Demand for electricity should remain constant even as economies grow. The EU policy proposals focus on increasing energy efficiency of final consumption and better demand management. Correlation between electricity consumption and real GDP growth has already been broken. Better demand management (e.g. peak-shaving and grid balancing through demand-response management) will help decrease congestion in grids and decrease magnitude of needed grid expansion, thereby decreasing the system cost for consumers.

by

Jan Ondřich

Jan Ondřich is a partner in market analysis and advisory firm Candole Partners. He is a regular contributor to this blog.

4 Comments

  1. S. Herb says

    This is assuredly not an area of expertise for me, but I also do not understand how cost recovery works here. Are there tacit assumptions regarding carbon tax level and the rate of coal and lignite retirement? What support mechanisms for renewables in various countries are assumed? How do lower prices lead to better cost recovery?

  2. Amory B. Lovins says

    Thanks for the useful summary. Was anything determined about allowing demand-side resources—end-use efficiency, load flexibility, and behind-the-meter distributed generation or storage—to bid into the same markets as supply resources, so they can compete directly?

  3. heinbloed says

    @ Amory Lovins:

    The EU parliament is demanding from the EU commission to draw up plans to standardize the legislation for non-bureaucratic micro generation:

    http://eur-lex.europa.eu/legal-content/EN/TXT/?uri=CELEX:52013IP0374

    The micro generators are plug-and-play generators, they feed into the grid without remuneration or FIT, so called “guerilla PV”

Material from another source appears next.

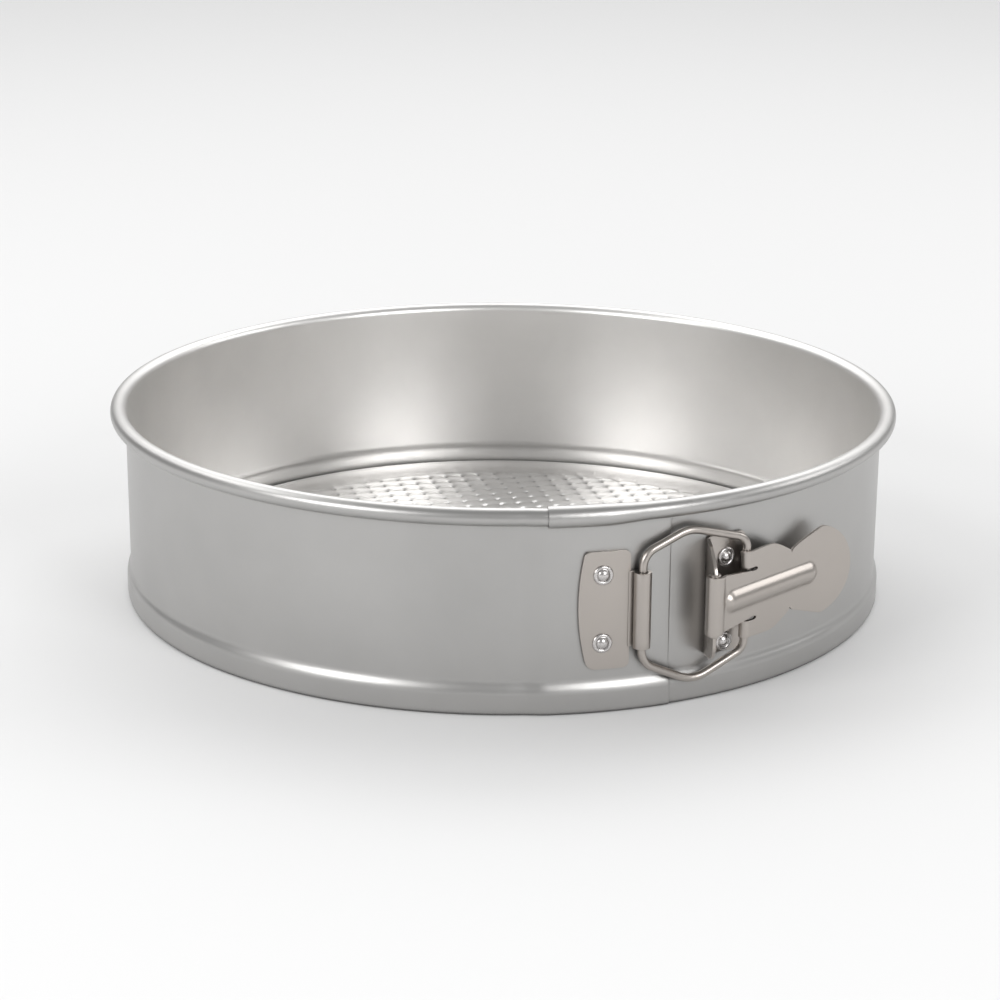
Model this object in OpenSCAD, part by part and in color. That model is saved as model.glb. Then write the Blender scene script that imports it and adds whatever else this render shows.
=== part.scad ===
// Springform pan: an overlapping sheet band with a loose base disc, drawn shut by a wire bail and a lever.
// The origin is on the pan's axis at table level. The latch is at the front, on the -Y side.

/* [Band] */
// Inner radius of the closed band
band_r = 130; // [125:1:140]
// Height of the pan, to the top of the rim
pan_h = 67.5; // [66:0.5:80]
// Thickness of the band's sheet
sheet = 0.5; // [0.4:0.05:0.6]
// Outer radius of the rolled rim's curl
rim_curl_r = 2.8; // [2.4:0.1:3]
// Height of the foot bead
bead_h = 11.5; // [10:0.5:13]
// Height of the soft curve between the wall and the bead
bead_curve_h = 5; // [4:0.5:7]
// How far the foot bead stands out from the wall
bead_out = 1.3; // [0.9:0.05:1.7]
// Width of the inward lip that carries the base disc
lip_w = 3; // [2:0.25:4]

/* [Overlap] */
// Angle of the band's inner end, from the front
inner_end_deg = -19.4; // [-20.5:0.1:-19]
// Angle of the band's outer end, from the front
outer_end_deg = -2; // [-3:0.1:-1]

/* [Base disc] */
// Thickness of the base disc's sheet
disc_sheet = 0.6; // [0.5:0.05:0.8]
// Radial gap between the base disc and the wall
disc_gap = 0.35; // [0.3:0.05:0.8]
// Height of the disc's plateau above the table
plateau_z = 3; // [2.6:0.1:3.4]
// Radius of the raised centre panel
panel_r = 110; // [100:1:114]

/* [Latch] */
// Height of the latch's middle above the table
latch_z = 34; // [33:0.5:36]
// Thickness of the hinge plate and bracket sheet
plate = 1; // [0.8:0.05:1.1]
// Thickness of the lever's sheet
lever_sheet = 0.9; // [0.7:0.05:1]
// Radius of the bail's wire
wire_r = 1.3; // [1.1:0.05:1.4]
// Radial running clearance of the pivots
pivot_gap = 0.05; // [0.03:0.01:0.1]
// Radius of the bracket's pivot bar
bar_r = 1.8; // [1.6:0.05:1.9]
// Radius of the lever's round thumb tab
tab_r = 15; // [14.4:0.2:15.6]

/* [Hidden] */
$fn = 96;

steel = [0.72, 0.73, 0.73];
nickel = [0.7, 0.66, 0.63];
bright = [0.85, 0.84, 0.83];

// Sweeps that follow each other share this angle, so that they join.
seam_deg = 0.2;
ply_gap = 0.1;
ply = sheet + ply_gap;
joggle_deg = 3;
joggle_steps = 4;
flare_deg = 9;
flare_steps = 5;
wall_out_r = band_r + sheet;
flap_out_r = wall_out_r + ply;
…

    Once this is becoming the norm (Switzerland, Portugal and the Netherlands have it already) power markets and competition cease to exist.
    Like planting a tree and not charging for the oxygen.
    Power will be donated free of charge to the grid if not used in-home/behind the meter.

    The big utilities are preparing themselves for this ‘market mechanism’ already, REs and grid management seems to be the last part in the electricity sector where money can be made.